Monday, August 3, 2009

Why Ortiz Must Come Clean Now

In today's New York Daily News there is a story about how 8 of the 104 players on the 2003 steroid list tested positive due to a legal supplement:

The supplement 19-norandrostenedione was legal in 2003 and contained the steroid nandrolone, a hard-core performance-enhancing drug used to build muscle.

Major League Baseball maintains that 96 players tested positive for PEDs during the 2003 survey testing year because it does not count any supplement that a player could purchase legally that contained steroids.

So does Big Papi have an out? I guess you could say he does but here is my problem with the story: in Ortiz's statement he said, "I will find out what I tested positive for. And, three, based on whatever I learn, I will share this information with my club and the public." If Ortiz was taking the legal supplement he could have come right out and said that he was and that is why he tested positive. By waiting to "find out" it seems like he was using steroids and looking for a possible out. If we have learned anything from users who get caught, it is that you need to own up to what you did and fans will welcome you back. If a player tries to stay in denial when all the evidence is against them it will only cause them to lose in the long run. Look at the deniers and what they have become. (Bonds, McGuire, Sosa, Clemens.) Then look at guys like Pettitte who addmitted use and have been able to keep their popular support. Every day that passes with Ortiz keeping quiet he loses respect from Red Sox Nation. Ortiz either did steroids or he didn't, right now he is claiming to be "a little bit pregnant."


7 comments:

Darryl Johnston August 3, 2009 at 11:29 AM  

The one issue I have with this list is it not exclusive to PEDs and steroids. Drug abuse of any kind will trigger the failure. That is not to say he didn't use juice.

Darryl
www.soxteaparty.com

Shelley August 3, 2009 at 2:39 PM  

I am waiting to truly pass judgment on Ortiz and him being on the list...until we know more information. What he tested positive for...and in what context.

However, I will say that I am disappointed. If Ortiz knew what he took and knew it was a banned substance, he is no different than the others...except that I adored and admired him.

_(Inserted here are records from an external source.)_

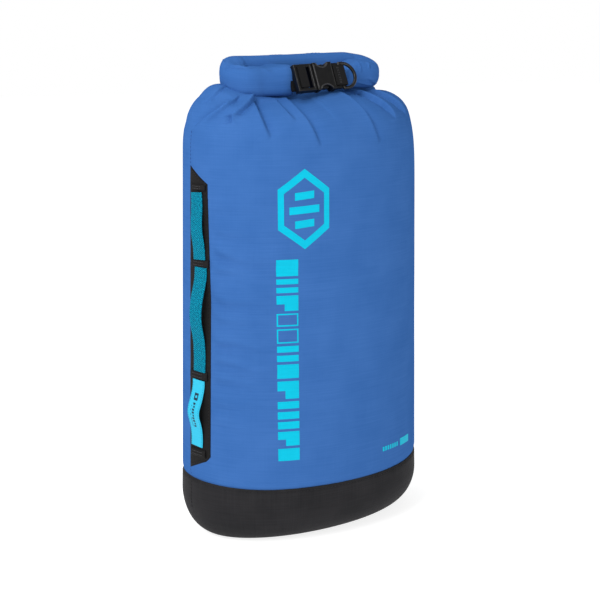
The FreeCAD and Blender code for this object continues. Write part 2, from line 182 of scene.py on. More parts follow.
def webbing_material(name, dark, light, pitch, relief):
    """Narrow webbing: heavy ribs across its width, paler on the crowns of the yarn."""
    n = Material(name, 0.7, Specular_IOR_Level=0.06)
    vector = n.cloth_vector()
    ribs = n.weave(vector, pitch * 1.3, pitch)
    fleck = n.noise(vector, 0.7, 2.0)
    mixed = n.math("ADD", n.math("MULTIPLY", ribs, 0.24), n.math("MULTIPLY", fleck, 0.9))
    n.colour(mixed, dark, light, 0.3, 0.72)
    n.bump(ribs, relief * MM, 0.9)
    return n.material


def plastic_material(name, dark, light, rough, shine=0.5):
    """Moulded plastic with a fine spark-eroded grain and slightly rubbed patches."""
    n = Material(name, rough, Specular_IOR_Level=shine)
    vector = n.object_vector()
    n.colour(n.noise(vector, 0.25, 3.0), dark, light)
    rub = n.math("ADD", rough - 0.08, n.math("MULTIPLY", n.noise(vector, 0.4, 3.0), 0.16))
    n.link(rub, n.shader.inputs["Roughness"])
    n.bump(n.noise(vector, 3.0, 2.0), 0.03 * MM, 0.5)
    return n.material


BLUE = cloth_material("blue_cloth", srgb(52, 95, 157), srgb(60, 103, 166), 0.5, 0.8, 0.02,
                      shine=0.0)
BLACK = cloth_material("base_cloth", srgb(32, 32, 34), srgb(44, 43, 45), 0.6, 1.2, 0.06, 0.5,
                       shine=0.04)
PATCH = cloth_material("patch_cloth", srgb(17, 16, 17), srgb(25, 24, 24), 0.75, 0.8, 0.05, 0.5,
                       shine=0.15)
TAB = cloth_material("tab_cloth", srgb(14, 14, 15), srgb(22, 22, 23), 0.7, 0.7, 0.05, 0.5,
                     shine=0.15)
TEAL = webbing_material("teal_webbing", srgb(0, 84, 112), srgb(6, 160, 190), 1.9, 0.4)
CYAN = cloth_material("cyan_label", srgb(40, 172, 206), srgb(52, 182, 214), 0.45, 0.5, 0.02,
                      shine=0.1)
PRINT = cloth_material("print_ink", srgb(0, 172, 200), srgb(0, 182, 210), 0.5, 0.8, 0.02,
                       shine=0.08)
MARK = cloth_material("label_ink", srgb(10, 40, 60), srgb(20, 52, 74), 0.6, 0.5, 0.02)
THREAD_BLACK = cloth_material("black_thread", srgb(10, 10, 11), srgb(24, 24, 26), 0.6, 0.4, 0.03)
THREAD_GREY = cloth_material("grey_thread", srgb(44, 44, 47), srgb(66, 66, 70), 0.6, 0.4, 0.03)
THREAD_BLUE = cloth_material("blue_thread", srgb(14, 46, 104), srgb(24, 60, 126), 0.6, 0.4, 0.03)
THREAD_CYAN = cloth_material("cyan_thread", srgb(16, 132, 166), srgb(30, 150, 186), 0.6, 0.4, 0.03)
TAPE = cloth_material("seam_tape", srgb(176, 188, 198), srgb(200, 210, 218), 0.4, 0.9, 0.02)
BUCKLE = plastic_material("buckle_plastic", srgb(6, 6, 7), srgb(12, 12, 13), 0.4, 0.3)
# paler plastic for raised beads on the buckle: its paler colour paints the highlights along their
# edges
RIM_PAINTED_HIGHLIGHT = plastic_material("buckle_rim_painted_highlight", srgb(26, 26, 28), srgb(38, 38, 40), 0.3, 0.5)
RING_PLASTIC = plastic_material("ring_plastic", srgb(8, 8, 9), srgb(16, 16, 17), 0.3, 0.4)


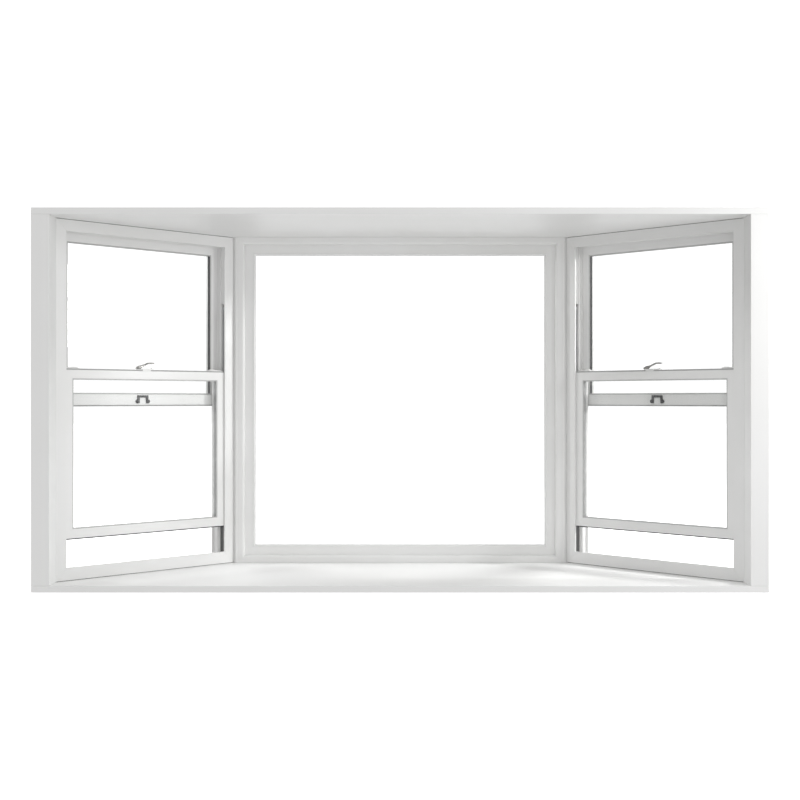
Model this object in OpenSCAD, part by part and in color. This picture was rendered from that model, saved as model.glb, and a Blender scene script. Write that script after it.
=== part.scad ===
// Bay window unit: a fixed picture window between two angled double-hung
// windows, joined by mull posts and closed by a head board and a seat board.
// Millimetres. X runs along the wall, +Y points outdoors, +Z up.
// Origin: middle of the opening, on the room side wall plane, under the seat board.

/* [Overall] */
// Width of the whole unit at the wall
unit_w = 2438; // [2240:1:2900]
// Height of the whole unit, boards included
unit_h = 1272; // [1060:1:1540]
// Thickness of the head board and the seat board
board_t = 22; // [16:1:40]
// Angle of the side windows to the wall
bay_angle = 45; // [30:1:50]
// Width of a side jamb's room side edge
side_jamb_w = 61; // [58:1:90]
// Depth of the straight side jamb before the side window starts
reveal = 85; // [40:1:160]

/* [Frames] */
// Width of each side window frame
side_w = 749; // [620:1:900]
// Depth of every window frame, room side to outdoors
frame_d = 83; // [80:1:110]
// Room side face of a jamb
jamb_face = 40; // [36:1:50]
// Room side face of the head
head_face = 41; // [38:1:60]
// Room side face of the sill
sill_face = 45; // [38:1:70]
// Thickness of the room side leg that holds the lower sash in
leg_t = 8; // [5:1:9]
// Room side face of the picture window frame
picture_face = 28; // [26:1:45]
// How deep the fixed sash sits behind that face
picture_recess = 12; // [6:1:18]
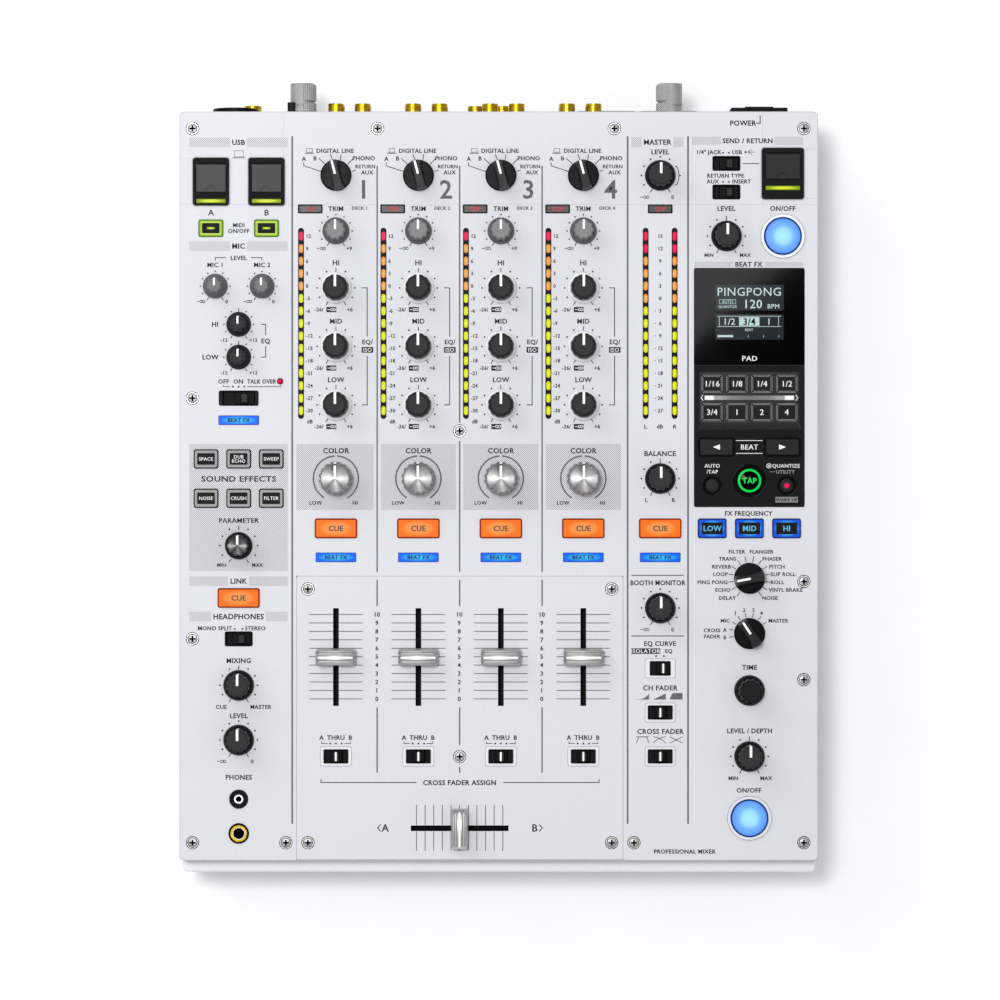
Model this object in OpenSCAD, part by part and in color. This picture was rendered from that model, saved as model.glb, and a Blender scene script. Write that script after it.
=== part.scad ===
// Four-channel club mixer for a DJ booth.
// X runs to the right, Y to the rear and Z up. The origin is on the table, below the middle of the mixer.

/* [Body] */
// Width of the top panel
panel_w = 333; // [331:0.5:336]
// Y of the top panel's rear edge
panel_rear = 190.8; // [190.5:0.1:192]
// Y of the top panel's front edge
panel_front = -199.8; // [-201:0.1:-199.5]
// Height of the top panel's upper face above the table
panel_top = 89; // [88:0.5:92]
// Thickness of the top panel and the fader panel
panel_t = 2; // [1.6:0.1:2.4]
// Radius of the top panel's corners
panel_r = 2.5; // [1:0.5:4]
// Sheet thickness of the bottom chassis
sheet_t = 1.5; // [1:0.1:2]
// Height of the rubber feet
foot_h = 8; // [6:0.5:9]
// Radius of the rubber feet
foot_r = 12; // [9:0.5:15]
// How far the front fascia stands out from the panel's front edge
fascia_out = 7.3; // [5:0.1:9]
// Height of the fascia's upper edge above the table
fascia_top = 70; // [60:1:80]

/* [Channel strips] */
// X of channel 1
ch_first = -84.9; // [-86:0.1:-84]
// Distance from one channel to the next
ch_pitch = 43; // [42.5:0.1:43.5]
// X of the master column
master_x = 84.2; // [83:0.1:85]
// Y of the input selectors
selector_y = 157.4; // [156:0.1:159]
// Y of the trim knobs
trim_y = 128.5; // [127:0.1:130]
// Y of the high equaliser knobs
high_y = 98.8; // [97:0.1:100]
// Distance between the equaliser knobs
eq_pitch = 30.5; // [30:0.1:31]
// Y of the filter knobs
filter_y = -0.6; // [-1:0.1:0]
// Y of the cue buttons
cue_y = -26.6; // [-27:0.1:-26]
// Y of the effect lamps
lamp_y = -41.7; // [-42:0.1:-41]
// Y of the uppermost meter segment
meter_top = 125.8; // [125:0.1:127]
// Distance between meter segments
meter_pitch = 6.5; // [6:0.1:6.6]

/* [Faders] */
// Middle of the channel faders' slots
fader_y = -93.7; // [-94:0.1:-93]
// Travel of every fader
fader_travel = 45; // [40:1:45]
// Width of the fader slots
slot_w = 3; // [2.6:0.1:3.4]
// X of the crossfader's middle
cross_x = -20.4; // [-21:0.1:-20]
// Y of the crossfader
cross_y = -183; // [-184:0.1:-182]
// Y of the crossfader assign switches
assign_y = -145.5; // [-146:0.1:-145]
// Length of a fader cap across its travel
cap_long = 20.7; // [18:0.1:22]
// Length of a fader cap along its travel
cap_short = 9; // [8:0.1:10]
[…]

If he knew he was using a banned substance and thought...hey, I can get away with it, I no longer have any use for him. Like the others, he'll just be a cheater. ARod, cheater. Giambi, cheater. Manny, cheater. Sosa, cheater. Pettitte, cheater. Bonds, cheater. McGwire, cheater. And the list goes on and on. I hate the idea of David being on that list...but am preparing myself for that possibility.

My heart wants to think of David Ortiz as a Red Sox hero...and not just another cheater who thought he was above the rules. My mind knows the latter is probably the truth.

dave,  August 3, 2009 at 3:17 PM  

Shelley,

Those are words truly spoken by someone whose livelihood has never depended on one's ability to play baseball. Ever used them? You're dismissed. The world is grey, Shelley.

Shelley August 3, 2009 at 4:30 PM  

Dave,

That may be true, but it doesn't make being a cheater ok. It doesn't make bending the rules ok.

I think we've all been faced with situations like that...and either you do the right thing or you do the easy thing. If Papi used...he chose the easy thing. He decided to break the rules and cut corners...because he thought he wouldn't get caught and it would lengthen his career. Still makes him a cheater...like a long list sitting right beside him. It makes him the same as ARod, as much as that pains me to say.

I am still waiting to hear more about it and the story, but if it turns out much like the stories before him, Papi and I...we're done. I am no longer a fan. I don't cheer for people who believe that the rules do not apply to them.

Heretic,  August 3, 2009 at 4:37 PM  

I think the biggest lesson to take out of this is simply not to put baseball players, or any sports players for that matter, on a pedestal. They are not, and should not be treated as role models. They are human, they make stupid decisions like all of us do at times, and although the game is great, the truth is that they are paid entirely too much money to play that game.

As long as there is money and fame to be won, some will abandon their integrity and cheat in the pursuit of that money and fame. Doesn't matter if it's the olympics, poker or baseball.

That is not an excuse for bad behavior. Indeed, my opinion of Ortiz has dropped considerably. It is, however, a sad truth about human nature.

Schruender August 3, 2009 at 7:52 PM  

Couldn't agree more with you on how bad it looks that he's not coming out now. He has to know something. You don't forget if you didn't take steroids.

I think nobody has handled this whole issue better than Andy Pettite. Sure he'll always have his name on the Mitchell Report, but how often has his name been brought up since he faced the media right away? Gotta give it to the Yankees with the PR.

dave- Red Sox Sonoma,  August 3, 2009 at 8:11 PM  

The comment made by dave up above is not dave- aka Red sox Sonoma, just so ya know.